DESCRIPTION OF THE TASK: Lines containing the word "this" are to be located and copied.

DATA SECTION:
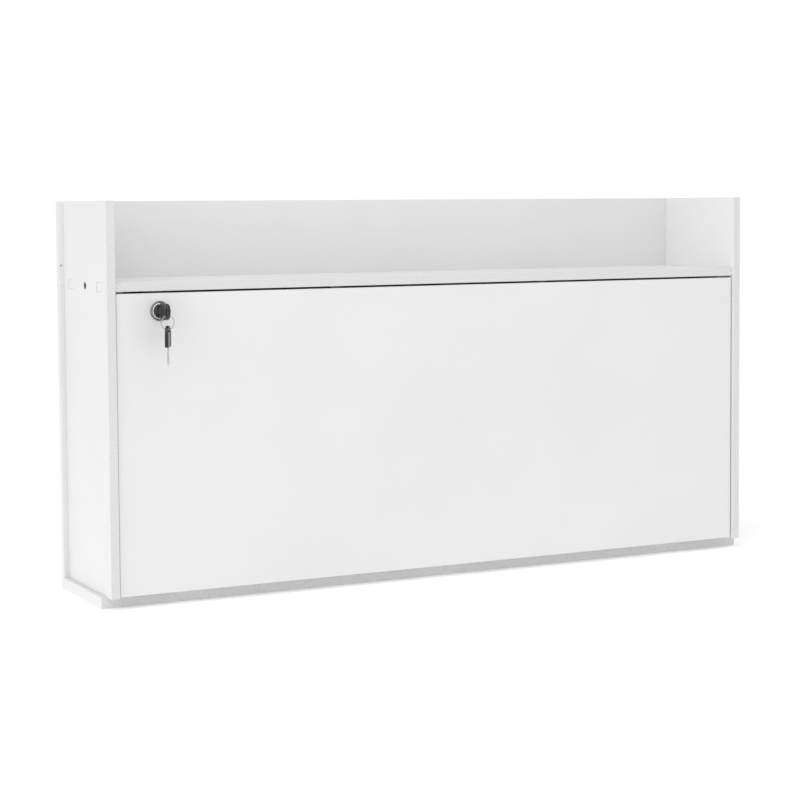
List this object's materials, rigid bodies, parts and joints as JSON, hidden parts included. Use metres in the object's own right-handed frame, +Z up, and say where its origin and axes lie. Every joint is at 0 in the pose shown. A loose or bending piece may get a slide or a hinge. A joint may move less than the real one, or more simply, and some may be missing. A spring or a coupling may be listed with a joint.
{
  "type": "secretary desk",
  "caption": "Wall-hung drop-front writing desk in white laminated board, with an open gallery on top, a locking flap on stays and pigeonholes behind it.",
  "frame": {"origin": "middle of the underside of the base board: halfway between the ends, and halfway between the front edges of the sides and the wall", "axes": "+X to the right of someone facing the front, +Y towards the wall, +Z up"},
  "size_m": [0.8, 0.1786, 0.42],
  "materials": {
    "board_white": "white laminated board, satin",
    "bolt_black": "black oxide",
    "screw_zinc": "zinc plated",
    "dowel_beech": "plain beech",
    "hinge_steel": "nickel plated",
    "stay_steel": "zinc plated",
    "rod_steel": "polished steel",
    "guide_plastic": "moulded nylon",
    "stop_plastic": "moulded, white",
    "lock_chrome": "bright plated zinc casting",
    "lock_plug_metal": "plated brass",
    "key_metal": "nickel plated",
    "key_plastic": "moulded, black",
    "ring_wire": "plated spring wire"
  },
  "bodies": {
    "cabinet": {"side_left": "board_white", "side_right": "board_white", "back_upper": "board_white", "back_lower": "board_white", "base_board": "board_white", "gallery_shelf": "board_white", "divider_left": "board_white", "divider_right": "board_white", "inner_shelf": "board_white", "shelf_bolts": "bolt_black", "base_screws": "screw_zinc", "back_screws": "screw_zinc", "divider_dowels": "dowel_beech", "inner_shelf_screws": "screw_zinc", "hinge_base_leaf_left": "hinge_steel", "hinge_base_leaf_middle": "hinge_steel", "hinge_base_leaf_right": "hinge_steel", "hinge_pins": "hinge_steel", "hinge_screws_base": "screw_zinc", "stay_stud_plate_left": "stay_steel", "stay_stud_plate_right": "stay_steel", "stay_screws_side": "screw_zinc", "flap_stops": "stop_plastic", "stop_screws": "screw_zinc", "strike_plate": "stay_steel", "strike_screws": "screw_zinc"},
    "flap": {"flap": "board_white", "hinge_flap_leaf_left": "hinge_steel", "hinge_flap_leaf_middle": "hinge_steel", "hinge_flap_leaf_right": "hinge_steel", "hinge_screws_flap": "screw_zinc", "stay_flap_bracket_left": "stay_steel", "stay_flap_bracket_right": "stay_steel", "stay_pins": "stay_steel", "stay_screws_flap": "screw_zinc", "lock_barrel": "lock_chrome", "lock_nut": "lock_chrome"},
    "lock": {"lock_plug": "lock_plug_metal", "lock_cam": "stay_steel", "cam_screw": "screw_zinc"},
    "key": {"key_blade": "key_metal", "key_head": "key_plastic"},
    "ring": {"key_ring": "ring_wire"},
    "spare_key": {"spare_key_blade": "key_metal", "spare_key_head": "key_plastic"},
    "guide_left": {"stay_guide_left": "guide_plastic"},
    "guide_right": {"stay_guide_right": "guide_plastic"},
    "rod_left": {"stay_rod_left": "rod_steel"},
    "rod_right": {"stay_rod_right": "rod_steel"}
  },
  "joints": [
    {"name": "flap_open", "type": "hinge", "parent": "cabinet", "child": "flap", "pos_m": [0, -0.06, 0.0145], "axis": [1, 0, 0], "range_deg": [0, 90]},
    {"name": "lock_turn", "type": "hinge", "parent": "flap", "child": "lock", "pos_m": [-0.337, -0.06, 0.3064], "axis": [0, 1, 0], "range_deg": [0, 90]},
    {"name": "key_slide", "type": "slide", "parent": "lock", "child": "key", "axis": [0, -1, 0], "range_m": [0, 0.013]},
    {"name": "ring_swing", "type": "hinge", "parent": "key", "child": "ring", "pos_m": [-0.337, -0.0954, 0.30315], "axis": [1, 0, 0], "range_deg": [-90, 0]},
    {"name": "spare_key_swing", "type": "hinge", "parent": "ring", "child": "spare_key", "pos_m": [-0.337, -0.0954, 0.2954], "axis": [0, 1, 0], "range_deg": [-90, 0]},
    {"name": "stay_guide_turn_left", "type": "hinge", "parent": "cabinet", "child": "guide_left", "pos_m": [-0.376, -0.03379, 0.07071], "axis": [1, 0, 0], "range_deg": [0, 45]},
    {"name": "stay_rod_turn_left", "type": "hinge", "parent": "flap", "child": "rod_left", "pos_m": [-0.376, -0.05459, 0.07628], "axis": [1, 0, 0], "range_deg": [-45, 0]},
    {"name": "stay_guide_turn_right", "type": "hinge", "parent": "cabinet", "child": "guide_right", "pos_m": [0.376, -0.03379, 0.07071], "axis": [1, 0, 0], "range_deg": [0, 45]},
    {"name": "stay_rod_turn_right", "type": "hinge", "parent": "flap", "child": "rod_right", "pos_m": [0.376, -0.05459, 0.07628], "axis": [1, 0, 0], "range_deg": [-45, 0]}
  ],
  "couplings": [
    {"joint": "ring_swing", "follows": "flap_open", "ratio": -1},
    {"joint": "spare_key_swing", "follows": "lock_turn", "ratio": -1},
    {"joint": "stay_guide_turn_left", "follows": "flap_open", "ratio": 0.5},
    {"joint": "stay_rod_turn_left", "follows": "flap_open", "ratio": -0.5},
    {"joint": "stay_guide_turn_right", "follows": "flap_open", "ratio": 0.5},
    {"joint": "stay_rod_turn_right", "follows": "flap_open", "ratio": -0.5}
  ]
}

--

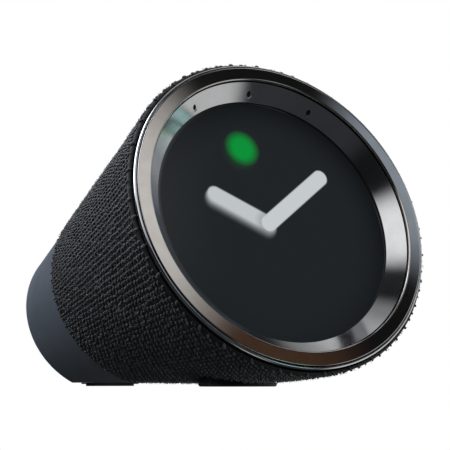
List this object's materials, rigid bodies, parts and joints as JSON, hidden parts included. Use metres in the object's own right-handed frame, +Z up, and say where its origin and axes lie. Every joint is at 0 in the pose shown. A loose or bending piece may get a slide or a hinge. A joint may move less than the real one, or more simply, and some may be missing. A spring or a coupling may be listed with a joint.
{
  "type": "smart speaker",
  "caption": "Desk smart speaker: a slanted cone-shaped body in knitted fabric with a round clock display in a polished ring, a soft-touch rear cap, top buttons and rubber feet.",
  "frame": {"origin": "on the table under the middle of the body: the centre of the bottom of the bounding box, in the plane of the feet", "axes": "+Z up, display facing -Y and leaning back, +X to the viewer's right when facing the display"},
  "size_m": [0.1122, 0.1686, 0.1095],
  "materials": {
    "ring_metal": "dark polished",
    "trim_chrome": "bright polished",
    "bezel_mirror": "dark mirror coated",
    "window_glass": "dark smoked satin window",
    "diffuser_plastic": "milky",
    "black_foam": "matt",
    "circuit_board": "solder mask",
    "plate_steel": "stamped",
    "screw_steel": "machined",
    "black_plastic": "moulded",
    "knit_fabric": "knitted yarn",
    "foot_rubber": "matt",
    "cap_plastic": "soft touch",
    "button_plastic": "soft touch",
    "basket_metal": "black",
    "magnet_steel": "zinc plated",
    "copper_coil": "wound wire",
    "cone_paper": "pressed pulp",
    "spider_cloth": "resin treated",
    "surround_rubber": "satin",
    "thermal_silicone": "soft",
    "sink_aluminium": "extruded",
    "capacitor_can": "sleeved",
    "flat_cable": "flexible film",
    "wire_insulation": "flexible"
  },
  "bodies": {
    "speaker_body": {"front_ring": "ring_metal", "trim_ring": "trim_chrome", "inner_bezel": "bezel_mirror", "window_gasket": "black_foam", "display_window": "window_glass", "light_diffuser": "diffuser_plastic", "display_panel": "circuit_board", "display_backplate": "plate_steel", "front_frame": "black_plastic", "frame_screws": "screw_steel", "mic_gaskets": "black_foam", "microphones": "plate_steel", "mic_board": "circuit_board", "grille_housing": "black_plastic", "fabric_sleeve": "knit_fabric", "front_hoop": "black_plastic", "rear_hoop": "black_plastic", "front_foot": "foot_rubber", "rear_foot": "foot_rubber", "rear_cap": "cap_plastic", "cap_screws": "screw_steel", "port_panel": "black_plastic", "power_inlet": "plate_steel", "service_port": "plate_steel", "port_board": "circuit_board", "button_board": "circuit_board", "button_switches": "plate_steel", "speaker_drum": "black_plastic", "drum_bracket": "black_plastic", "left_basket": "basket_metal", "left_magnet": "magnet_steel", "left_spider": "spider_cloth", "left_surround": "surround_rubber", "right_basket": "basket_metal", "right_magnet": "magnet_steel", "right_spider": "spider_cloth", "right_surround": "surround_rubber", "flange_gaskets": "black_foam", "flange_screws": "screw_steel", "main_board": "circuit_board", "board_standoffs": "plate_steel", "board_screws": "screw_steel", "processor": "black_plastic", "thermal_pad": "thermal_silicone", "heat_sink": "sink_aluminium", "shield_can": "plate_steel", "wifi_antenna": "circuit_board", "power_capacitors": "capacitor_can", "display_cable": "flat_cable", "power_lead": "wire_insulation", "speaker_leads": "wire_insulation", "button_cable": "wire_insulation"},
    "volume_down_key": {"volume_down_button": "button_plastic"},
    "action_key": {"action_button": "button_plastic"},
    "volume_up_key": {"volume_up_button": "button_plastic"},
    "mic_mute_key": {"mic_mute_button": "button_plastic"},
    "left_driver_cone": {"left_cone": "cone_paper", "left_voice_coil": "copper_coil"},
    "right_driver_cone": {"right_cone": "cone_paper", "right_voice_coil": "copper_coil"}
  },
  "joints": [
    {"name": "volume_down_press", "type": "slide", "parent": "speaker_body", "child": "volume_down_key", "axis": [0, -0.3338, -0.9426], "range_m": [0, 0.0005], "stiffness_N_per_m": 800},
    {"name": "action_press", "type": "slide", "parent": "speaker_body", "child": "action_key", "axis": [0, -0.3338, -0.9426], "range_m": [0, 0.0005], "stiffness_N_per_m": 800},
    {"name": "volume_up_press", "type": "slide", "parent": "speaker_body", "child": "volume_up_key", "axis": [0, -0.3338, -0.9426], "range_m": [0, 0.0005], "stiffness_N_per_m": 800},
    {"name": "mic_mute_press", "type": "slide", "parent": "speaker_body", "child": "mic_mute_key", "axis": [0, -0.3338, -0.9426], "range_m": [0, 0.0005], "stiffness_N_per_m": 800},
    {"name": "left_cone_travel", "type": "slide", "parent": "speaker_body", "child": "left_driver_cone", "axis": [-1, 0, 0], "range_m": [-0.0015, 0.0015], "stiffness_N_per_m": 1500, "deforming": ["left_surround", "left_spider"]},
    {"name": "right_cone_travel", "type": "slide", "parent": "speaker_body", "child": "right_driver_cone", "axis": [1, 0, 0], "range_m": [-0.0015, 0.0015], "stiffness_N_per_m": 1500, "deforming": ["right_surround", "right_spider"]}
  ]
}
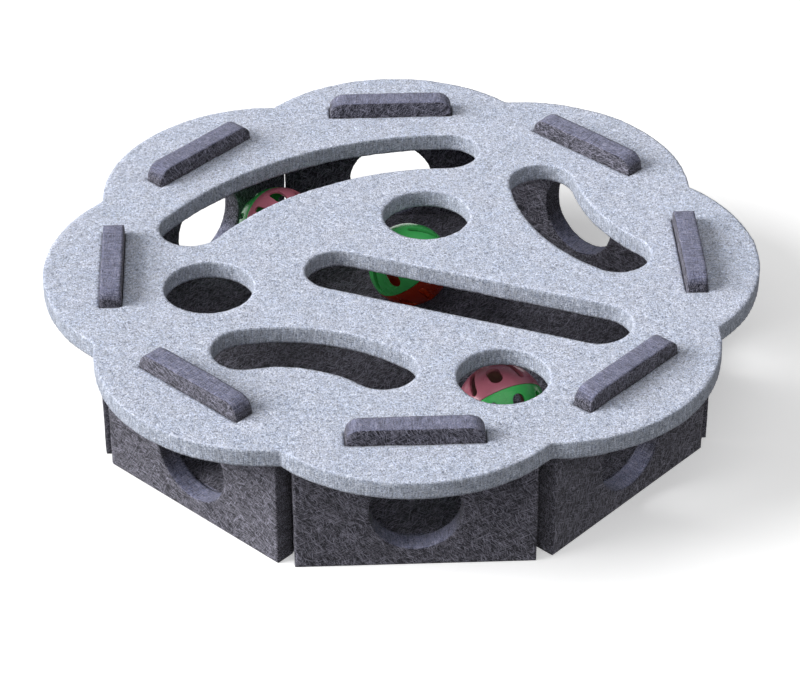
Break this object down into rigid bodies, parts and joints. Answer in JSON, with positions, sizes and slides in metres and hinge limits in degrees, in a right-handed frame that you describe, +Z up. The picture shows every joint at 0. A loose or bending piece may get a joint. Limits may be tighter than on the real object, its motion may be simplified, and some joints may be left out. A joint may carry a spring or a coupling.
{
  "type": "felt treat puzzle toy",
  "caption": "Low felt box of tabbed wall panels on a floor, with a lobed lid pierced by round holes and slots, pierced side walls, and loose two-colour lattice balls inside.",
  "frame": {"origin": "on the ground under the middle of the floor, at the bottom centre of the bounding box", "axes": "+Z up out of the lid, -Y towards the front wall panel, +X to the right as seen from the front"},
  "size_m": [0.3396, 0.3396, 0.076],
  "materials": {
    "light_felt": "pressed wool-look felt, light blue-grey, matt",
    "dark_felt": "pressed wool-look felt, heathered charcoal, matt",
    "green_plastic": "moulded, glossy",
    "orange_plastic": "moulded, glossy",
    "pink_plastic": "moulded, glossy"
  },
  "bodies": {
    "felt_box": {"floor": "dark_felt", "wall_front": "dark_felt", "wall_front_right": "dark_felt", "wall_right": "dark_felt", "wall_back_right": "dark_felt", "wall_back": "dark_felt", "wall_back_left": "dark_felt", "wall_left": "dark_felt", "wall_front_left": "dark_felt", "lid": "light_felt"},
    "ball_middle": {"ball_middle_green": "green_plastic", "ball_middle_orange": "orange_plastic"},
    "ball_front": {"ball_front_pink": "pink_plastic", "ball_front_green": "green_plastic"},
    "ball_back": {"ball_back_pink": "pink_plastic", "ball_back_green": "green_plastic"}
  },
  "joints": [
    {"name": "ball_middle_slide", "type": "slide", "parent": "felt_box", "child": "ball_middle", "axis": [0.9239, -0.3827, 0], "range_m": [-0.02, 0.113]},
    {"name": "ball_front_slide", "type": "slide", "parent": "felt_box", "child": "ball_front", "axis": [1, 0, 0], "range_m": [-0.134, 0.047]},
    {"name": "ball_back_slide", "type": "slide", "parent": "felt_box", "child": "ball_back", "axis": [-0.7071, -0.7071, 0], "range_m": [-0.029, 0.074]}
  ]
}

...

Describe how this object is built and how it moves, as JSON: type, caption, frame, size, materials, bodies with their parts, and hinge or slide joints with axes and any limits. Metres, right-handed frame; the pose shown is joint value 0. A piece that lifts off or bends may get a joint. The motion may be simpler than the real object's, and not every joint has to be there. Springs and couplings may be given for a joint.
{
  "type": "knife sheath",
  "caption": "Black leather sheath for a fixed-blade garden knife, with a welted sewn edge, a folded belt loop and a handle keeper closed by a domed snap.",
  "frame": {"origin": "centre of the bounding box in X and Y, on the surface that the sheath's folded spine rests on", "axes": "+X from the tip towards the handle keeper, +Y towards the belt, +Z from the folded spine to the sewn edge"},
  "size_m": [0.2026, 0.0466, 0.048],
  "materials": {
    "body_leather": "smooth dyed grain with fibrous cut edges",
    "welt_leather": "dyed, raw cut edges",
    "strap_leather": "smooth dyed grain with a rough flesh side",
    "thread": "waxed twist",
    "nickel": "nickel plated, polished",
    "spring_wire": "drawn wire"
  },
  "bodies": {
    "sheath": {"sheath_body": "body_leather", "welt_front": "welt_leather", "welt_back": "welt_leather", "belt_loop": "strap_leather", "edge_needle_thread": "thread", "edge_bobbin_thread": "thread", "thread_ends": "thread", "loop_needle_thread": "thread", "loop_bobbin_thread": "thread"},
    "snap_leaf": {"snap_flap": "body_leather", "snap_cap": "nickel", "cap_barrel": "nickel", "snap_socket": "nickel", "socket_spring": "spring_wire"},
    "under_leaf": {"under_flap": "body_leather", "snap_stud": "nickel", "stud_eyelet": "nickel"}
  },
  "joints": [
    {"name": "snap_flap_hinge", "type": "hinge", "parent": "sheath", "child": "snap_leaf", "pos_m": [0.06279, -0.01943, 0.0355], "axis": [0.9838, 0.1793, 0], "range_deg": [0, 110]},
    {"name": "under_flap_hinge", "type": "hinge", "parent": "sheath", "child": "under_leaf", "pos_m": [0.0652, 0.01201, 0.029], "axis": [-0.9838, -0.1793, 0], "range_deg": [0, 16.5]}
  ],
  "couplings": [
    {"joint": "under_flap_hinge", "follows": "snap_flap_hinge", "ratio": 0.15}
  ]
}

PROBLEM SOLUTION:
List this object's materials, rigid bodies, parts and joints as JSON, hidden parts included. Use metres in the object's own right-handed frame, +Z up, and say where its origin and axes lie. Every joint is at 0 in the pose shown. A loose or bending piece may get a slide or a hinge. A joint may move less than the real one, or more simply, and some may be missing. A spring or a coupling may be listed with a joint.
List this object's materials, rigid bodies, parts and joints as JSON, hidden parts included. Use metres in the object's own right-handed frame, +Z up, and say where its origin and axes lie. Every joint is at 0 in the pose shown. A loose or bending piece may get a slide or a hinge. A joint may move less than the real one, or more simply, and some may be missing. A spring or a coupling may be listed with a joint.
Break this object down into rigid bodies, parts and joints. Answer in JSON, with positions, sizes and slides in metres and hinge limits in degrees, in a right-handed frame that you describe, +Z up. The picture shows every joint at 0. A loose or bending piece may get a joint. Limits may be tighter than on the real object, its motion may be simplified, and some joints may be left out. A joint may carry a spring or a coupling.
Describe how this object is built and how it moves, as JSON: type, caption, frame, size, materials, bodies with their parts, and hinge or slide joints with axes and any limits. Metres, right-handed frame; the pose shown is joint value 0. A piece that lifts off or bends may get a joint. The motion may be simpler than the real object's, and not every joint has to be there. Springs and couplings may be given for a joint.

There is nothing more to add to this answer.